Write out the listing beneath this instruction in its entirety, exactly as it reads.

* **Supplied data**
-- START --
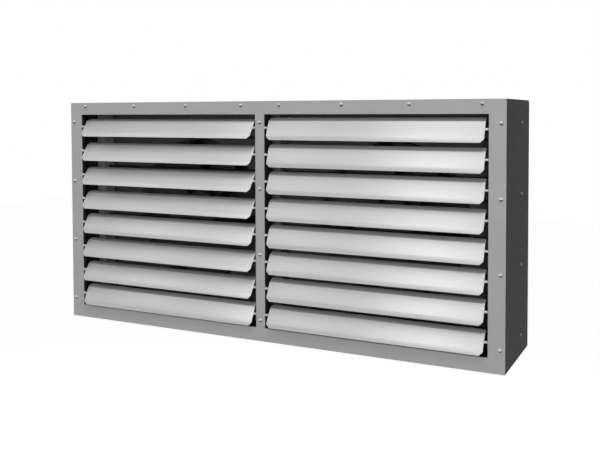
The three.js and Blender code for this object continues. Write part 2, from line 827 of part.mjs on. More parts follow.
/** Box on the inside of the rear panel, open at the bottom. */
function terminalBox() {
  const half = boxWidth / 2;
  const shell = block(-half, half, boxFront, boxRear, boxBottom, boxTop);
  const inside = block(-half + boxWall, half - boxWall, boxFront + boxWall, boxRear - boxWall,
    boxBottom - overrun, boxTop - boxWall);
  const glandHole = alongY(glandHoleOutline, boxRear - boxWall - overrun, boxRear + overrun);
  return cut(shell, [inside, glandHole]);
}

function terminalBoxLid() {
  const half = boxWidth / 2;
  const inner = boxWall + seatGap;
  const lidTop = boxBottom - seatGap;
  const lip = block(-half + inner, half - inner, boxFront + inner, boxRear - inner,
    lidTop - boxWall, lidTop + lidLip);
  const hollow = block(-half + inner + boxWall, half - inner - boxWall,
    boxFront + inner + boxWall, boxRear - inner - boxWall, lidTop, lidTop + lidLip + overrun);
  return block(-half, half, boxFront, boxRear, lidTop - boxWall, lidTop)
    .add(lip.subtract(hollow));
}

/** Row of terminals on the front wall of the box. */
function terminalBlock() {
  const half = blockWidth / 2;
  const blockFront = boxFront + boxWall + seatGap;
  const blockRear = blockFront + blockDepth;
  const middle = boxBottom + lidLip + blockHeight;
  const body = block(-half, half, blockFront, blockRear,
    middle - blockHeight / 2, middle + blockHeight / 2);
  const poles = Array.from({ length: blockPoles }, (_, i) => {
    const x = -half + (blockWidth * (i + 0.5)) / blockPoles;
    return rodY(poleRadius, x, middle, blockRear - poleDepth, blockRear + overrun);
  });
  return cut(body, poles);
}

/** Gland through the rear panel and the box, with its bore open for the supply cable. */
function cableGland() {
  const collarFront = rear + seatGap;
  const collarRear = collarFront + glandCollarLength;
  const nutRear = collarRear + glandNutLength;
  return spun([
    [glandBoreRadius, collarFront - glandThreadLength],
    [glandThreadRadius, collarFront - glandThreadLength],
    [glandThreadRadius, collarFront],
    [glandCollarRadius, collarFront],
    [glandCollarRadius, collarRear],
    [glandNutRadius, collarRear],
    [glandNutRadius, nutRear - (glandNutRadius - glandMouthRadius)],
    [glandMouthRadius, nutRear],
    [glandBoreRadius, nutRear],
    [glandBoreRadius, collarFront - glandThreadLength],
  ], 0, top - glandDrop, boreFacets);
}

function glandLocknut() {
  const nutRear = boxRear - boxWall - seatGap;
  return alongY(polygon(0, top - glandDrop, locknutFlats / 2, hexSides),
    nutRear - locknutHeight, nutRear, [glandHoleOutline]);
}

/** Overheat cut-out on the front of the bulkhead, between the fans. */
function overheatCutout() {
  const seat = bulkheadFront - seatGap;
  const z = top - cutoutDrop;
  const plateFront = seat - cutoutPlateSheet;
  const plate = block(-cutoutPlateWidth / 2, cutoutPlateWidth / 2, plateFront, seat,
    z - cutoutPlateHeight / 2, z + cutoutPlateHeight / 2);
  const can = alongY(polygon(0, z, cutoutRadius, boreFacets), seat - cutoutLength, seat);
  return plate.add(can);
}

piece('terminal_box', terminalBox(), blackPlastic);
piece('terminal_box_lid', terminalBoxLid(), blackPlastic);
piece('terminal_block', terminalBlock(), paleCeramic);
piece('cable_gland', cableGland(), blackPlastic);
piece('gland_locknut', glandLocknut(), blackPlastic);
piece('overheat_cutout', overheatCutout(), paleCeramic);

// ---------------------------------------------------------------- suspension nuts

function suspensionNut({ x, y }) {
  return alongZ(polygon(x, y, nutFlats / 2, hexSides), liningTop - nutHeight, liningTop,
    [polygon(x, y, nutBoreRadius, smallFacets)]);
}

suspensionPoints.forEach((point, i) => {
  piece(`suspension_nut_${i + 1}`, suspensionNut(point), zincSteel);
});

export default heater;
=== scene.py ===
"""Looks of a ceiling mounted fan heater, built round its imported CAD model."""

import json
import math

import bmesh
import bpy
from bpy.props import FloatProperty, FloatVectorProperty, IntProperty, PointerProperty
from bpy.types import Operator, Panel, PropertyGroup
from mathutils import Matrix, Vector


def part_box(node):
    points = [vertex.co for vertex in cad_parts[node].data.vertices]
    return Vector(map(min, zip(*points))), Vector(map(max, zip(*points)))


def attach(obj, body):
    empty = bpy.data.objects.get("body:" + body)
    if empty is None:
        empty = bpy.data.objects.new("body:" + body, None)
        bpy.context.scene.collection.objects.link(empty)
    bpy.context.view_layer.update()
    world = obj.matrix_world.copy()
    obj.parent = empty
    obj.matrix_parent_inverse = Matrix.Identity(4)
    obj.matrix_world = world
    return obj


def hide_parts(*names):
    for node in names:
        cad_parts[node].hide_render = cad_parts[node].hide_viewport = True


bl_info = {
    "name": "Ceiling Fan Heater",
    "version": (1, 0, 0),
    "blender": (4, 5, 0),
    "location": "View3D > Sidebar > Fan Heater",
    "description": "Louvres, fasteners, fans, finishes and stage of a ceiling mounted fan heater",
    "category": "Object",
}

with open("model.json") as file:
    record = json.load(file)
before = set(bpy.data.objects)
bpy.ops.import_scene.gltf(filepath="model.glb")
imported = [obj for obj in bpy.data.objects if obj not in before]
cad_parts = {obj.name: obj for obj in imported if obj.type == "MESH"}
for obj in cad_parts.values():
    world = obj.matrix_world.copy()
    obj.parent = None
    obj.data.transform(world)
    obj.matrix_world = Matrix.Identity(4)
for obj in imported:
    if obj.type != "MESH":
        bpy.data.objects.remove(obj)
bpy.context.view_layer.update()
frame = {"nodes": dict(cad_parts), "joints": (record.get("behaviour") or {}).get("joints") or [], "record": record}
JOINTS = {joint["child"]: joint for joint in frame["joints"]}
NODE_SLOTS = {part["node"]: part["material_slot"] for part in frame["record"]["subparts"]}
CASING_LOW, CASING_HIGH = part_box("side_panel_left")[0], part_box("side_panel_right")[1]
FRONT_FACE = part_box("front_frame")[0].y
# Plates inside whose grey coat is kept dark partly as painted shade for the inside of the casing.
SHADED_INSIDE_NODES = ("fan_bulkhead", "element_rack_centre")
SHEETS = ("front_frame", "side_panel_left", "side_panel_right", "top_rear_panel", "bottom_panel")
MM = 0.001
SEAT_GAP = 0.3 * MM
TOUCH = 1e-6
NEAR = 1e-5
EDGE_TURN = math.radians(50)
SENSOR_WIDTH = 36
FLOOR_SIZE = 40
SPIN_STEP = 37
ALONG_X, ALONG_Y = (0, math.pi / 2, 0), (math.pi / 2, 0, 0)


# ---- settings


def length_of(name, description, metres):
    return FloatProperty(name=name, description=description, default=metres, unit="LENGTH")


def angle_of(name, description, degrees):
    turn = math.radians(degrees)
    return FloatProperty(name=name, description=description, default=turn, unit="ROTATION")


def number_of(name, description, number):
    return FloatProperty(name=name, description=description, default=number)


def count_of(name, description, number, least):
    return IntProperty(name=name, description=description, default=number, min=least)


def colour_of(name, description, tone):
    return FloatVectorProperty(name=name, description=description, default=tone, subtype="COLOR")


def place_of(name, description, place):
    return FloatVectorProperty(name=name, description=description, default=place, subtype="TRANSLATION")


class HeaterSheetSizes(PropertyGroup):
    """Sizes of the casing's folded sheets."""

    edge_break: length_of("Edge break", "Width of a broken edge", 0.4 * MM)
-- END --
* **Exercise output**
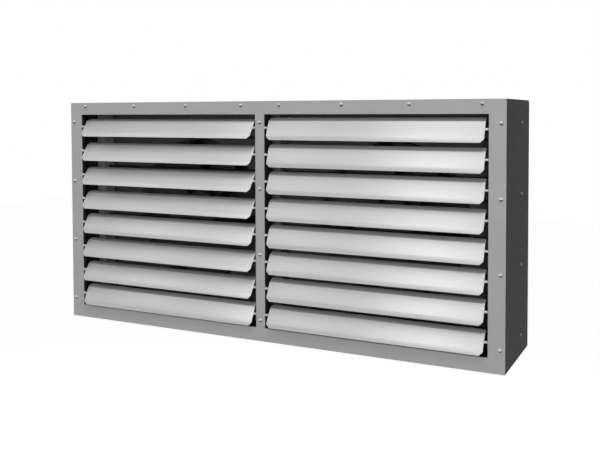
The three.js and Blender code for this object continues. Write part 2, from line 827 of part.mjs on. More parts follow.
/** Box on the inside of the rear panel, open at the bottom. */
function terminalBox() {
  const half = boxWidth / 2;
  const shell = block(-half, half, boxFront, boxRear, boxBottom, boxTop);
  const inside = block(-half + boxWall, half - boxWall, boxFront + boxWall, boxRear - boxWall,
    boxBottom - overrun, boxTop - boxWall);
  const glandHole = alongY(glandHoleOutline, boxRear - boxWall - overrun, boxRear + overrun);
  return cut(shell, [inside, glandHole]);
}

function terminalBoxLid() {
  const half = boxWidth / 2;
  const inner = boxWall + seatGap;
  const lidTop = boxBottom - seatGap;
  const lip = block(-half + inner, half - inner, boxFront + inner, boxRear - inner,
    lidTop - boxWall, lidTop + lidLip);
  const hollow = block(-half + inner + boxWall, half - inner - boxWall,
    boxFront + inner + boxWall, boxRear - inner - boxWall, lidTop, lidTop + lidLip + overrun);
  return block(-half, half, boxFront, boxRear, lidTop - boxWall, lidTop)
    .add(lip.subtract(hollow));
}

/** Row of terminals on the front wall of the box. */
function terminalBlock() {
  const half = blockWidth / 2;
  const blockFront = boxFront + boxWall + seatGap;
  const blockRear = blockFront + blockDepth;
  const middle = boxBottom + lidLip + blockHeight;
  const body = block(-half, half, blockFront, blockRear,
    middle - blockHeight / 2, middle + blockHeight / 2);
  const poles = Array.from({ length: blockPoles }, (_, i) => {
    const x = -half + (blockWidth * (i + 0.5)) / blockPoles;
    return rodY(poleRadius, x, middle, blockRear - poleDepth, blockRear + overrun);
  });
  return cut(body, poles);
}

/** Gland through the rear panel and the box, with its bore open for the supply cable. */
function cableGland() {
  const collarFront = rear + seatGap;
  const collarRear = collarFront + glandCollarLength;
  const nutRear = collarRear + glandNutLength;
  return spun([
    [glandBoreRadius, collarFront - glandThreadLength],
    [glandThreadRadius, collarFront - glandThreadLength],
    [glandThreadRadius, collarFront],
    [glandCollarRadius, collarFront],
    [glandCollarRadius, collarRear],
    [glandNutRadius, collarRear],
    [glandNutRadius, nutRear - (glandNutRadius - glandMouthRadius)],
    [glandMouthRadius, nutRear],
    [glandBoreRadius, nutRear],
    [glandBoreRadius, collarFront - glandThreadLength],
  ], 0, top - glandDrop, boreFacets);
}

function glandLocknut() {
  const nutRear = boxRear - boxWall - seatGap;
  return alongY(polygon(0, top - glandDrop, locknutFlats / 2, hexSides),
    nutRear - locknutHeight, nutRear, [glandHoleOutline]);
}

/** Overheat cut-out on the front of the bulkhead, between the fans. */
function overheatCutout() {
  const seat = bulkheadFront - seatGap;
  const z = top - cutoutDrop;
  const plateFront = seat - cutoutPlateSheet;
  const plate = block(-cutoutPlateWidth / 2, cutoutPlateWidth / 2, plateFront, seat,
    z - cutoutPlateHeight / 2, z + cutoutPlateHeight / 2);
  const can = alongY(polygon(0, z, cutoutRadius, boreFacets), seat - cutoutLength, seat);
  return plate.add(can);
}

piece('terminal_box', terminalBox(), blackPlastic);
piece('terminal_box_lid', terminalBoxLid(), blackPlastic);
piece('terminal_block', terminalBlock(), paleCeramic);
piece('cable_gland', cableGland(), blackPlastic);
piece('gland_locknut', glandLocknut(), blackPlastic);
piece('overheat_cutout', overheatCutout(), paleCeramic);

// ---------------------------------------------------------------- suspension nuts

function suspensionNut({ x, y }) {
  return alongZ(polygon(x, y, nutFlats / 2, hexSides), liningTop - nutHeight, liningTop,
    [polygon(x, y, nutBoreRadius, smallFacets)]);
}

suspensionPoints.forEach((point, i) => {
  piece(`suspension_nut_${i + 1}`, suspensionNut(point), zincSteel);
});

export default heater;
=== scene.py ===
"""Looks of a ceiling mounted fan heater, built round its imported CAD model."""

import json
import math

import bmesh
import bpy
from bpy.props import FloatProperty, FloatVectorProperty, IntProperty, PointerProperty
from bpy.types import Operator, Panel, PropertyGroup
from mathutils import Matrix, Vector


def part_box(node):
    points = [vertex.co for vertex in cad_parts[node].data.vertices]
    return Vector(map(min, zip(*points))), Vector(map(max, zip(*points)))


def attach(obj, body):
    empty = bpy.data.objects.get("body:" + body)
    if empty is None:
        empty = bpy.data.objects.new("body:" + body, None)
        bpy.context.scene.collection.objects.link(empty)
    bpy.context.view_layer.update()
    world = obj.matrix_world.copy()
    obj.parent = empty
    obj.matrix_parent_inverse = Matrix.Identity(4)
    obj.matrix_world = world
    return obj


def hide_parts(*names):
    for node in names:
        cad_parts[node].hide_render = cad_parts[node].hide_viewport = True


bl_info = {
    "name": "Ceiling Fan Heater",
    "version": (1, 0, 0),
    "blender": (4, 5, 0),
    "location": "View3D > Sidebar > Fan Heater",
    "description": "Louvres, fasteners, fans, finishes and stage of a ceiling mounted fan heater",
    "category": "Object",
}

with open("model.json") as file:
    record = json.load(file)
before = set(bpy.data.objects)
bpy.ops.import_scene.gltf(filepath="model.glb")
imported = [obj for obj in bpy.data.objects if obj not in before]
cad_parts = {obj.name: obj for obj in imported if obj.type == "MESH"}
for obj in cad_parts.values():
    world = obj.matrix_world.copy()
    obj.parent = None
    obj.data.transform(world)
    obj.matrix_world = Matrix.Identity(4)
for obj in imported:
    if obj.type != "MESH":
        bpy.data.objects.remove(obj)
bpy.context.view_layer.update()
frame = {"nodes": dict(cad_parts), "joints": (record.get("behaviour") or {}).get("joints") or [], "record": record}
JOINTS = {joint["child"]: joint for joint in frame["joints"]}
NODE_SLOTS = {part["node"]: part["material_slot"] for part in frame["record"]["subparts"]}
CASING_LOW, CASING_HIGH = part_box("side_panel_left")[0], part_box("side_panel_right")[1]
FRONT_FACE = part_box("front_frame")[0].y
# Plates inside whose grey coat is kept dark partly as painted shade for the inside of the casing.
SHADED_INSIDE_NODES = ("fan_bulkhead", "element_rack_centre")
SHEETS = ("front_frame", "side_panel_left", "side_panel_right", "top_rear_panel", "bottom_panel")
MM = 0.001
SEAT_GAP = 0.3 * MM
TOUCH = 1e-6
NEAR = 1e-5
EDGE_TURN = math.radians(50)
SENSOR_WIDTH = 36
FLOOR_SIZE = 40
SPIN_STEP = 37
ALONG_X, ALONG_Y = (0, math.pi / 2, 0), (math.pi / 2, 0, 0)


# ---- settings


def length_of(name, description, metres):
    return FloatProperty(name=name, description=description, default=metres, unit="LENGTH")


def angle_of(name, description, degrees):
    turn = math.radians(degrees)
    return FloatProperty(name=name, description=description, default=turn, unit="ROTATION")


def number_of(name, description, number):
    return FloatProperty(name=name, description=description, default=number)


def count_of(name, description, number, least):
    return IntProperty(name=name, description=description, default=number, min=least)


def colour_of(name, description, tone):
    return FloatVectorProperty(name=name, description=description, default=tone, subtype="COLOR")


def place_of(name, description, place):
    return FloatVectorProperty(name=name, description=description, default=place, subtype="TRANSLATION")


class HeaterSheetSizes(PropertyGroup):
    """Sizes of the casing's folded sheets."""

    edge_break: length_of("Edge break", "Width of a broken edge", 0.4 * MM)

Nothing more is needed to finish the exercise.